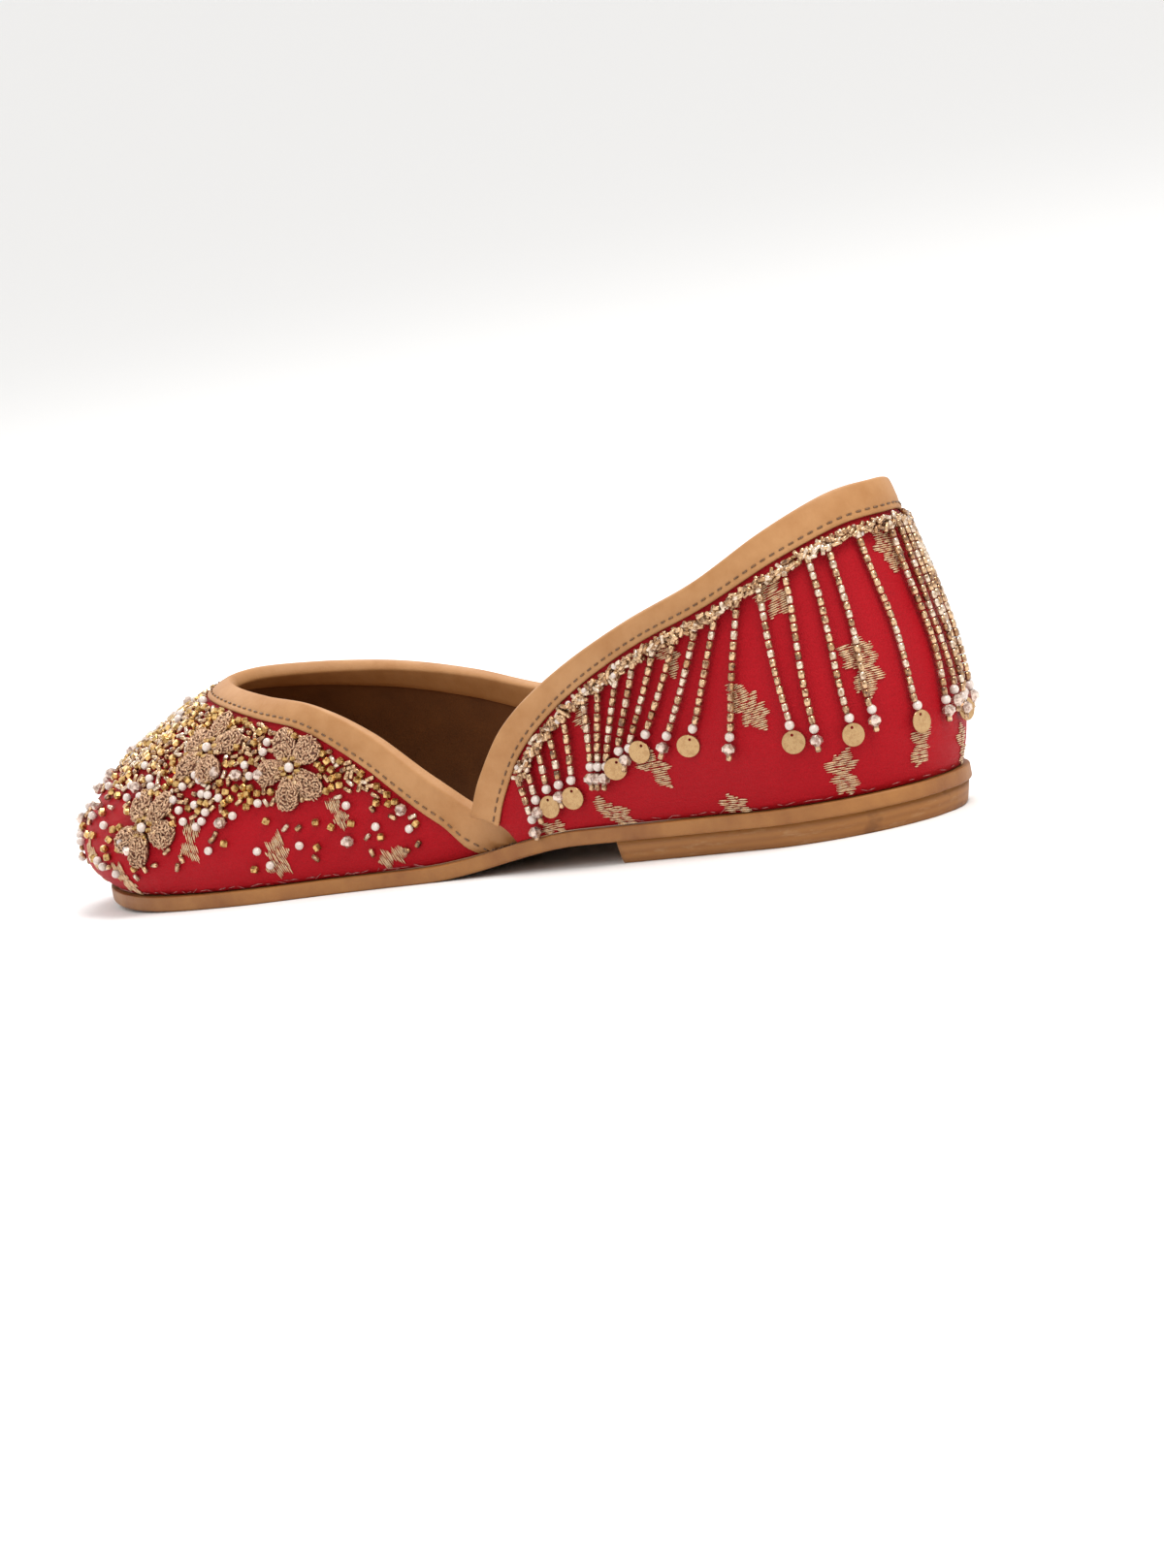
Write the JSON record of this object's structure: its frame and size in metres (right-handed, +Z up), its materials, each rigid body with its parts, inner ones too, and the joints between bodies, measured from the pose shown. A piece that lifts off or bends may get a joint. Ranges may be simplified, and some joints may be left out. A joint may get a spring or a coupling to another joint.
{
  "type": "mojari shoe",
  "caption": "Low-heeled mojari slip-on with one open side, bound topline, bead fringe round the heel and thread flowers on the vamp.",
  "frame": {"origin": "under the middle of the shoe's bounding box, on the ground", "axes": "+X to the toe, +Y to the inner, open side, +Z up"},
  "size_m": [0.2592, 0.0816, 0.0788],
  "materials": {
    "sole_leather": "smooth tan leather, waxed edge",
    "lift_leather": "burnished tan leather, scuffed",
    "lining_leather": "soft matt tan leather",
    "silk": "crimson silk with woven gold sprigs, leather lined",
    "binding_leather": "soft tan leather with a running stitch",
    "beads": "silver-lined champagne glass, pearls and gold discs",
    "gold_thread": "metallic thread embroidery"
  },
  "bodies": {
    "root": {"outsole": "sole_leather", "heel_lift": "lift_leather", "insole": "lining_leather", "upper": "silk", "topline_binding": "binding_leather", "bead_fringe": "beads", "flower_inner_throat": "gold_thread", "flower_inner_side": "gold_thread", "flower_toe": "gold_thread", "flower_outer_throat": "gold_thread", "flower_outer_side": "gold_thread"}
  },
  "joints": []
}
==
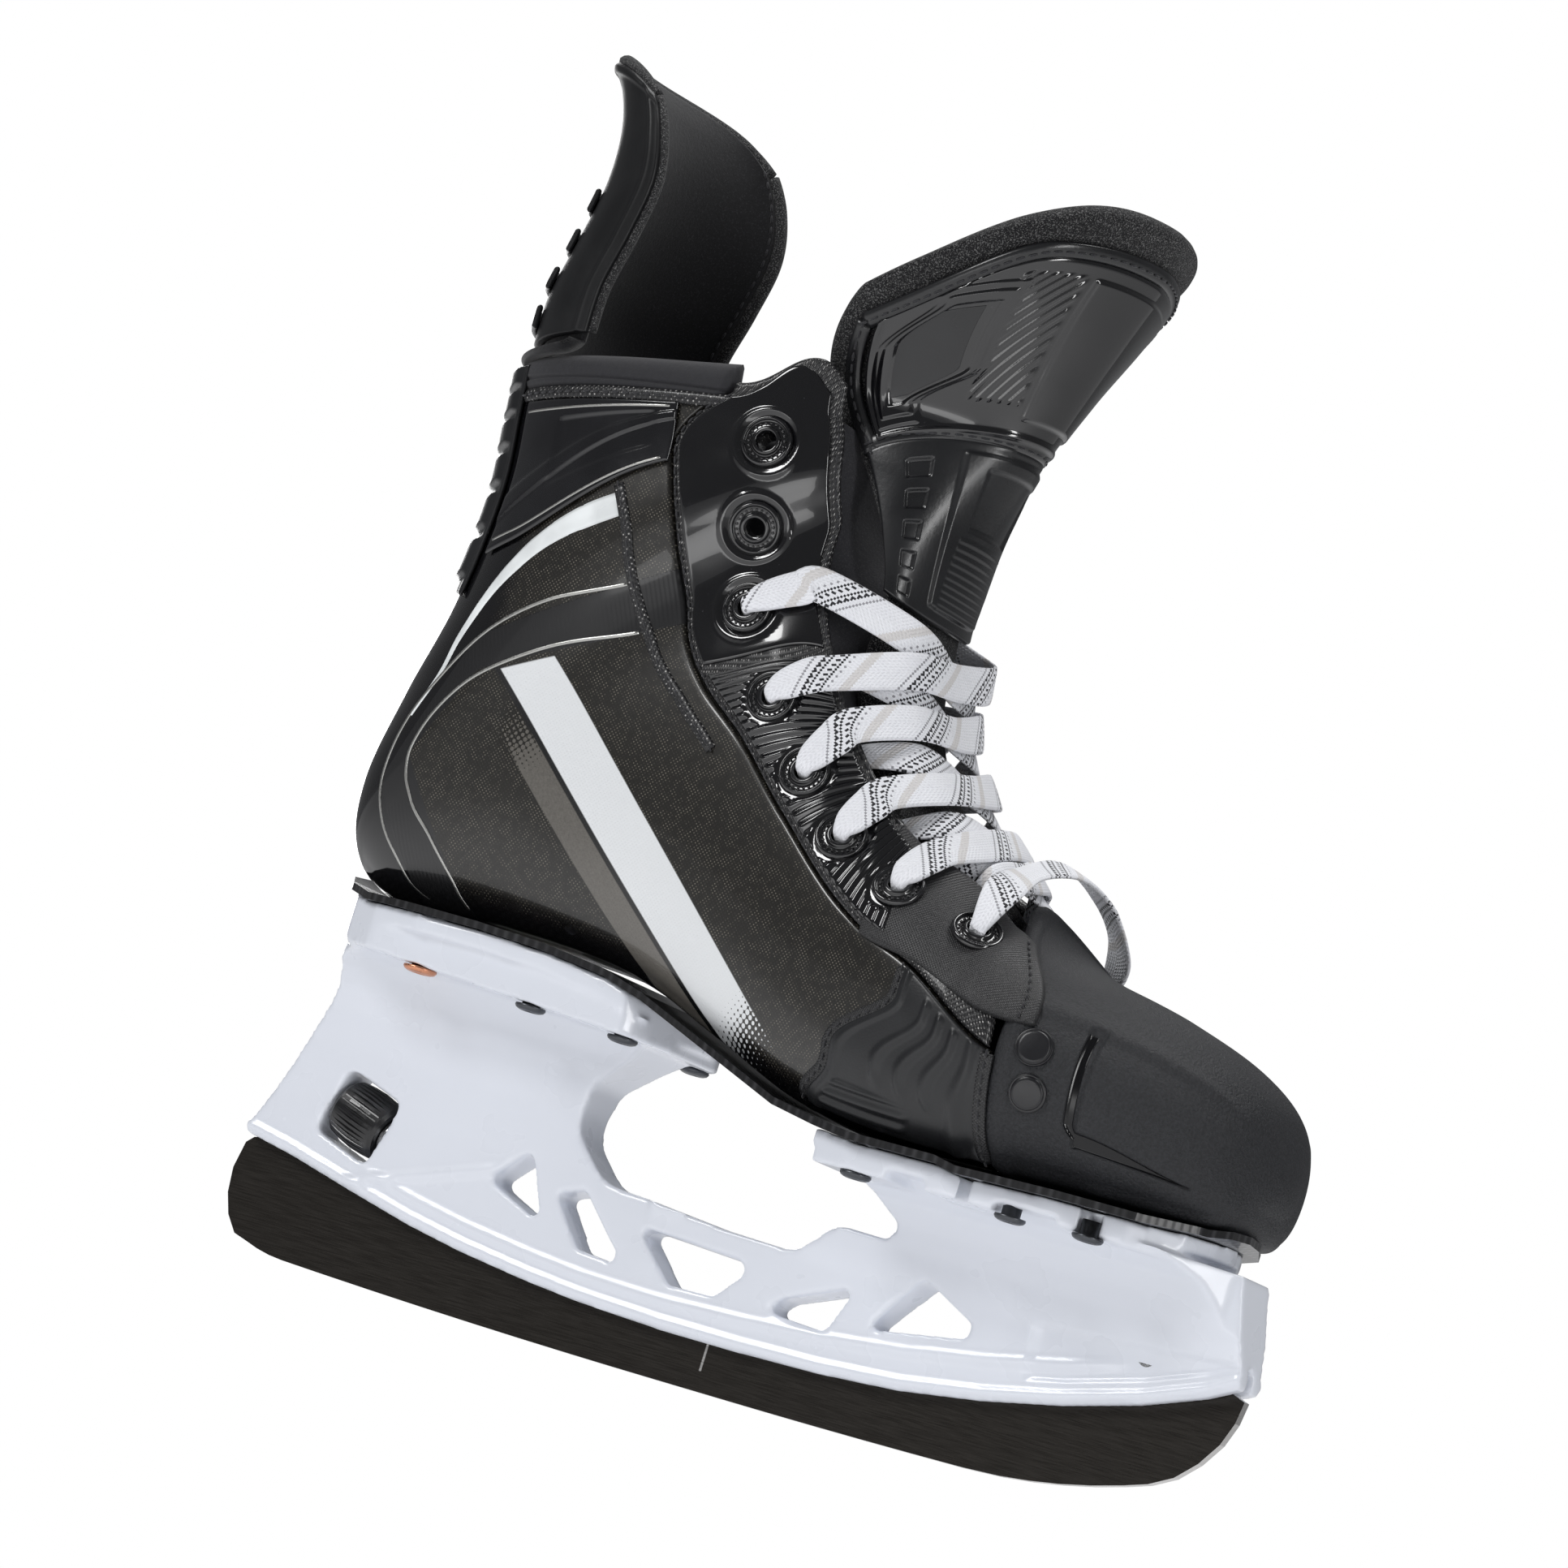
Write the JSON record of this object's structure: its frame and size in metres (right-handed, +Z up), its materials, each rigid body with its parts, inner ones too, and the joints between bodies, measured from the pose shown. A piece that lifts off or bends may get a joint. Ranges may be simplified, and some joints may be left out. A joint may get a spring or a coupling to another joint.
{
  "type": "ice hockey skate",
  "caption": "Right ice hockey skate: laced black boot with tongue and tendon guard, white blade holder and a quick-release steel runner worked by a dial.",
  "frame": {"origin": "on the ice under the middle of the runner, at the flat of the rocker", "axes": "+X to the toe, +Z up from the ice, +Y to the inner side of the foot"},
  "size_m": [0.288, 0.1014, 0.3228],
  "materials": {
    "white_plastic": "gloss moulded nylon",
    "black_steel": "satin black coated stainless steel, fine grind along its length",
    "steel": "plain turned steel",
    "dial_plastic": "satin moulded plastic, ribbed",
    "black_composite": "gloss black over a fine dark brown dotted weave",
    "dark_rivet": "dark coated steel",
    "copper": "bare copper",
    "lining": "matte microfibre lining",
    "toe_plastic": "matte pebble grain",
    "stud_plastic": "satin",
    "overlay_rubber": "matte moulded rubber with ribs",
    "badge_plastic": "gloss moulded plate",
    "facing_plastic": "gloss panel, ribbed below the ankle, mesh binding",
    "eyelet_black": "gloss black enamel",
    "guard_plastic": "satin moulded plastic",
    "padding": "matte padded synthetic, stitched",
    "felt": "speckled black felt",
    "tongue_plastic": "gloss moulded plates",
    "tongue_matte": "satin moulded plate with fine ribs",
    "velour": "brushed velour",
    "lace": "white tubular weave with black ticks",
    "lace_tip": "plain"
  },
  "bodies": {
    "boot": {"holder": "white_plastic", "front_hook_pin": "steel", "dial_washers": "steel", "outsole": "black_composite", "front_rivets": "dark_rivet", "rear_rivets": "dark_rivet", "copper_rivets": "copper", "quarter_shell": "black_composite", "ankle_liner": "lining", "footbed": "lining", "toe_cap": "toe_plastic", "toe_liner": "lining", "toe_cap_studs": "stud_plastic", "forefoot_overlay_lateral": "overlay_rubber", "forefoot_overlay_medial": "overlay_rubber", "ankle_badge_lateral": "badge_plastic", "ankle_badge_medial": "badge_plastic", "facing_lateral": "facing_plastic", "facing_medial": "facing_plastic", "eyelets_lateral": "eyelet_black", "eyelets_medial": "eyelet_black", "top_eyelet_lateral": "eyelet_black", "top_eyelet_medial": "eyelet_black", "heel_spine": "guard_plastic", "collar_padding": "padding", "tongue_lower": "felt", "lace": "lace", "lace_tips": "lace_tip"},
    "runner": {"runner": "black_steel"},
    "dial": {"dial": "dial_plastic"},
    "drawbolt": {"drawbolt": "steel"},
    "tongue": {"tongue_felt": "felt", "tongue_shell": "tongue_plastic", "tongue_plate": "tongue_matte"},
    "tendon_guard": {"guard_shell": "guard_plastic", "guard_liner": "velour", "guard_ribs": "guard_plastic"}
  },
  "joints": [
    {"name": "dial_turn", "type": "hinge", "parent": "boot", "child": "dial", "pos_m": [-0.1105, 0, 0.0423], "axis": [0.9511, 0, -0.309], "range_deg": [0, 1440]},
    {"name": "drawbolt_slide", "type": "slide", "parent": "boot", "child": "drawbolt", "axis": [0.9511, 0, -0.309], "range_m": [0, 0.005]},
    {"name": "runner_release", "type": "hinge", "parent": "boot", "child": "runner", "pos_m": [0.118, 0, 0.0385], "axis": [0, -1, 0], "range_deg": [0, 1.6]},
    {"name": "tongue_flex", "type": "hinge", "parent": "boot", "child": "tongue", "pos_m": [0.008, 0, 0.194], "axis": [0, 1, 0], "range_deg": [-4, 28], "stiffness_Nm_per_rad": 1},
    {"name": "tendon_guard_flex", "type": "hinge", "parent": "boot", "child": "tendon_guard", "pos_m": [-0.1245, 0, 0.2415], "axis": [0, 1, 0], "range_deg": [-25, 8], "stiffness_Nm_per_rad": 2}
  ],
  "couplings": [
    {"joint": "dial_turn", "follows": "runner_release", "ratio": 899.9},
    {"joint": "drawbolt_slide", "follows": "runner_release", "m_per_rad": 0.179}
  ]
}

* _REQUIRED TASK_
Look through the entries above for the word "frame". Copy every line where it shows up.

* _RESPONSE_
Write the JSON record of this object's structure: its frame and size in metres (right-handed, +Z up), its materials, each rigid body with its parts, inner ones too, and the joints between bodies, measured from the pose shown. A piece that lifts off or bends may get a joint. Ranges may be simplified, and some joints may be left out. A joint may get a spring or a coupling to another joint.
  "frame": {"origin": "under the middle of the shoe's bounding box, on the ground", "axes": "+X to the toe, +Y to the inner, open side, +Z up"},
Write the JSON record of this object's structure: its frame and size in metres (right-handed, +Z up), its materials, each rigid body with its parts, inner ones too, and the joints between bodies, measured from the pose shown. A piece that lifts off or bends may get a joint. Ranges may be simplified, and some joints may be left out. A joint may get a spring or a coupling to another joint.
  "frame": {"origin": "on the ice under the middle of the runner, at the flat of the rocker", "axes": "+X to the toe, +Z up from the ice, +Y to the inner side of the foot"},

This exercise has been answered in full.